%%

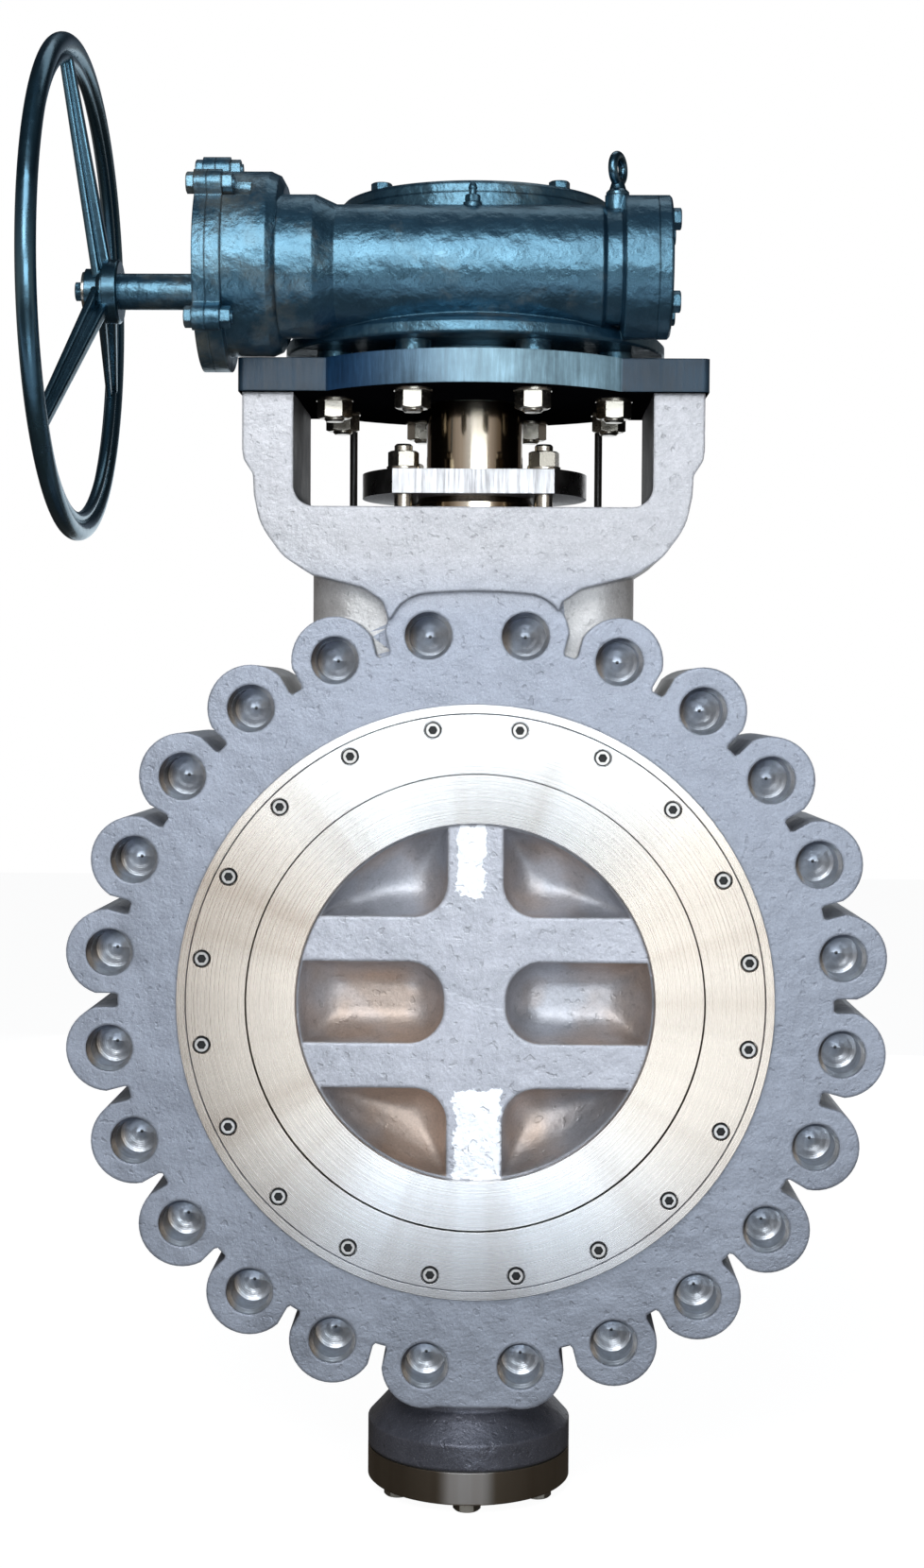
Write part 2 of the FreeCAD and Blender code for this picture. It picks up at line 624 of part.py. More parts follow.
ADAPTER_BORE_R = STEM_R + 2
MOUNT_STUD_D = 20.0
wings = [(STEM_X + sx * PLATE_WING_X, STEM_Y + sy * PLATE_WING_Y, 6)
         for sx, sy in ((-1, -1), (1, -1), (1, 1), (-1, 1))]
adapter = fuse([cylinder(PLATE_R, PLATE_T, (STEM_X, STEM_Y, PLATE_Z)),
                extrude_z(wings, PLATE_Z, PLATE_TOP_Z)])
cuts = [cylinder(ADAPTER_BORE_R, PLATE_T + 2, (STEM_X, STEM_Y, PLATE_Z - 1))]
for x, y in mount_stud_places():
    cuts.append(cylinder(MOUNT_STUD_D / 2 + 1, PLATE_T + 2, (x, y, PLATE_Z - 1)))
for x, y in adapter_screw_places():
    cuts.append(cylinder(ADAPTER_SCREW / 2 + 1, PLATE_T + 2, (x, y, PLATE_Z - 1)))
    cuts.append(cylinder(ADAPTER_SCREW * 0.85, ADAPTER_SCREW + 2, (x, y, PLATE_TOP_Z - ADAPTER_SCREW - 1)))
save("adapter_plate", adapter.cut(cuts))
save("adapter_screws", group([socket_screw(ADAPTER_SCREW, 50, (x, y, PLATE_TOP_Z - ADAPTER_SCREW - 1), AXIS_Z)
                              for x, y in adapter_screw_places()]))
MOUNT_NUT_Z = PLATE_Z - MOUNT_STUD_D * 0.15
STUD_TOP_Z = BASE_TOP_Z - 4
STUD_LENGTH = STUD_TOP_Z - MOUNT_NUT_Z + MOUNT_STUD_D
save("gearbox_studs", group([stud(MOUNT_STUD_D, STUD_LENGTH, (x, y, STUD_TOP_Z), AXIS_Z * -1)
                             for x, y in mount_stud_places()]))
save("gearbox_nuts", group([hex_nut(MOUNT_STUD_D, (x, y, MOUNT_NUT_Z), AXIS_Z * -1, 0)
                            for x, y in mount_stud_places()]))
save("gearbox_washers", group([washer(MOUNT_STUD_D, (x, y, PLATE_Z), AXIS_Z * -1)
                               for x, y in mount_stud_places()]))

# Gearbox housing
TUBE_X0 = -142.0
TUBE_X1 = 120.0
BOSS_X0 = 137.0
BOSS_X1 = 168.0
SPUR_X0 = -253.0
SPUR_X1 = -184.0
FLANGE_T = 14.0
WORM_BORE_R = 37.0
WORM_BEARING_R = 42.0
CASE_WALL = 13.0
SPUR_FACE = 22.0
SPUR_FACE_X = SPUR_X0 + 25
COVER_PLATE_T = 11.0
PILOT_R = 16.5
EYE_X = 131.0
GREASE_X = -6.0
GREASE_Y = WORM_Y - 14
GREASE_Z = WORM_Z + TUBE_R
SPIGOT_R = 110.0
EYE_SEAT_Z = WORM_Z + BOSS_R + 0.5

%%

## Aim
Copy down the material exactly as written.

## Response below
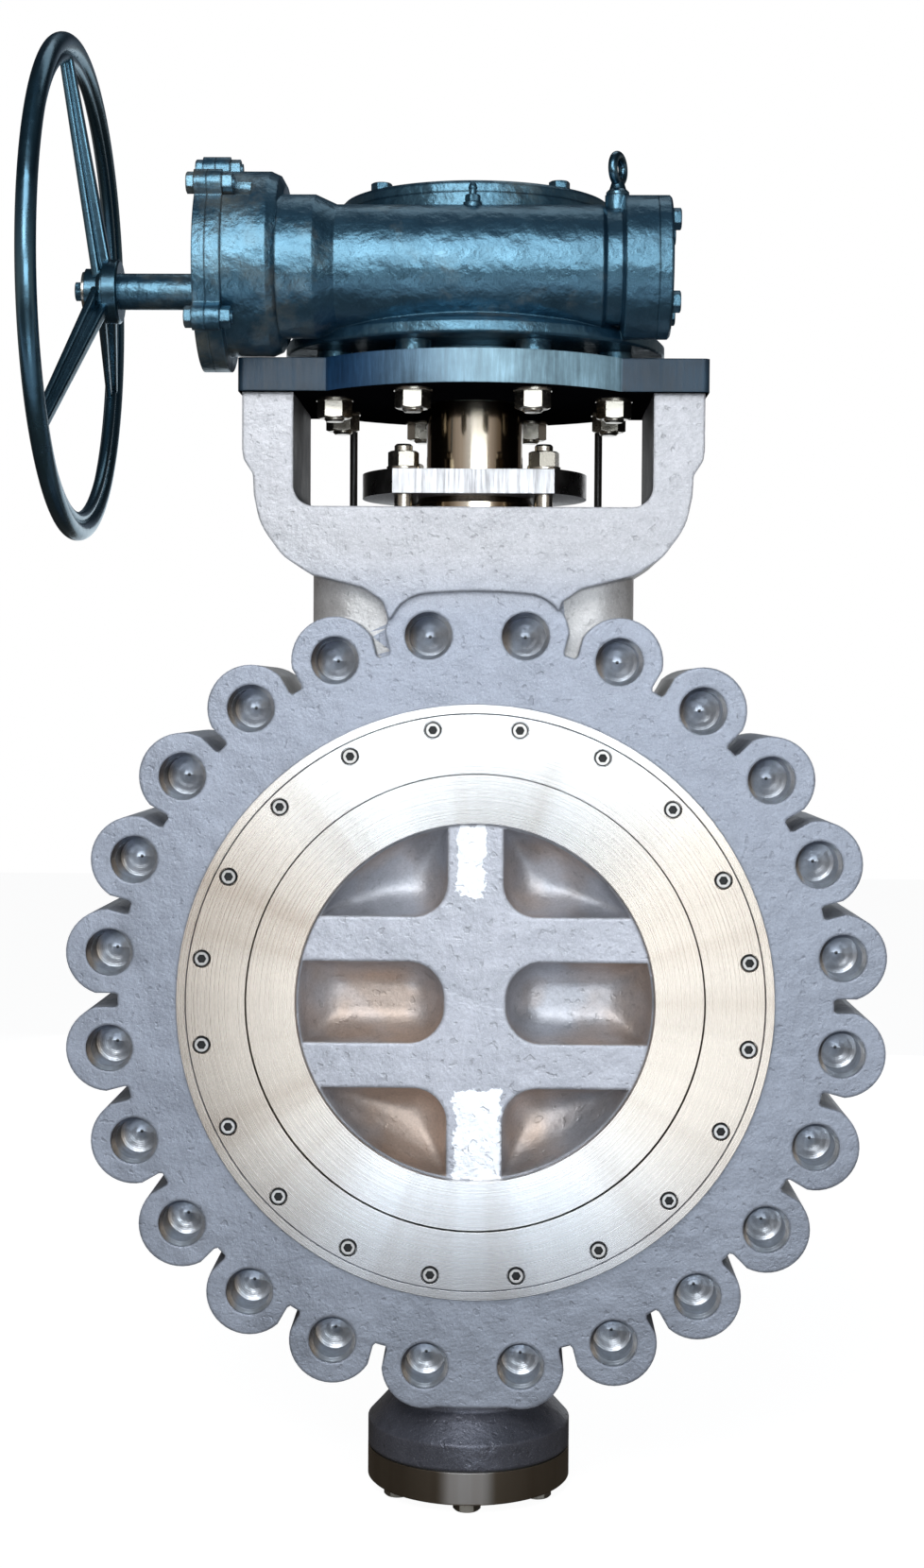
Write part 2 of the FreeCAD and Blender code for this picture. It picks up at line 624 of part.py. More parts follow.
ADAPTER_BORE_R = STEM_R + 2
MOUNT_STUD_D = 20.0
wings = [(STEM_X + sx * PLATE_WING_X, STEM_Y + sy * PLATE_WING_Y, 6)
         for sx, sy in ((-1, -1), (1, -1), (1, 1), (-1, 1))]
adapter = fuse([cylinder(PLATE_R, PLATE_T, (STEM_X, STEM_Y, PLATE_Z)),
                extrude_z(wings, PLATE_Z, PLATE_TOP_Z)])
cuts = [cylinder(ADAPTER_BORE_R, PLATE_T + 2, (STEM_X, STEM_Y, PLATE_Z - 1))]
for x, y in mount_stud_places():
    cuts.append(cylinder(MOUNT_STUD_D / 2 + 1, PLATE_T + 2, (x, y, PLATE_Z - 1)))
for x, y in adapter_screw_places():
    cuts.append(cylinder(ADAPTER_SCREW / 2 + 1, PLATE_T + 2, (x, y, PLATE_Z - 1)))
    cuts.append(cylinder(ADAPTER_SCREW * 0.85, ADAPTER_SCREW + 2, (x, y, PLATE_TOP_Z - ADAPTER_SCREW - 1)))
save("adapter_plate", adapter.cut(cuts))
save("adapter_screws", group([socket_screw(ADAPTER_SCREW, 50, (x, y, PLATE_TOP_Z - ADAPTER_SCREW - 1), AXIS_Z)
                              for x, y in adapter_screw_places()]))
MOUNT_NUT_Z = PLATE_Z - MOUNT_STUD_D * 0.15
STUD_TOP_Z = BASE_TOP_Z - 4
STUD_LENGTH = STUD_TOP_Z - MOUNT_NUT_Z + MOUNT_STUD_D
save("gearbox_studs", group([stud(MOUNT_STUD_D, STUD_LENGTH, (x, y, STUD_TOP_Z), AXIS_Z * -1)
                             for x, y in mount_stud_places()]))
save("gearbox_nuts", group([hex_nut(MOUNT_STUD_D, (x, y, MOUNT_NUT_Z), AXIS_Z * -1, 0)
                            for x, y in mount_stud_places()]))
save("gearbox_washers", group([washer(MOUNT_STUD_D, (x, y, PLATE_Z), AXIS_Z * -1)
                               for x, y in mount_stud_places()]))

# Gearbox housing
TUBE_X0 = -142.0
TUBE_X1 = 120.0
BOSS_X0 = 137.0
BOSS_X1 = 168.0
SPUR_X0 = -253.0
SPUR_X1 = -184.0
FLANGE_T = 14.0
WORM_BORE_R = 37.0
WORM_BEARING_R = 42.0
CASE_WALL = 13.0
SPUR_FACE = 22.0
SPUR_FACE_X = SPUR_X0 + 25
COVER_PLATE_T = 11.0
PILOT_R = 16.5
EYE_X = 131.0
GREASE_X = -6.0
GREASE_Y = WORM_Y - 14
GREASE_Z = WORM_Z + TUBE_R
SPIGOT_R = 110.0
EYE_SEAT_Z = WORM_Z + BOSS_R + 0.5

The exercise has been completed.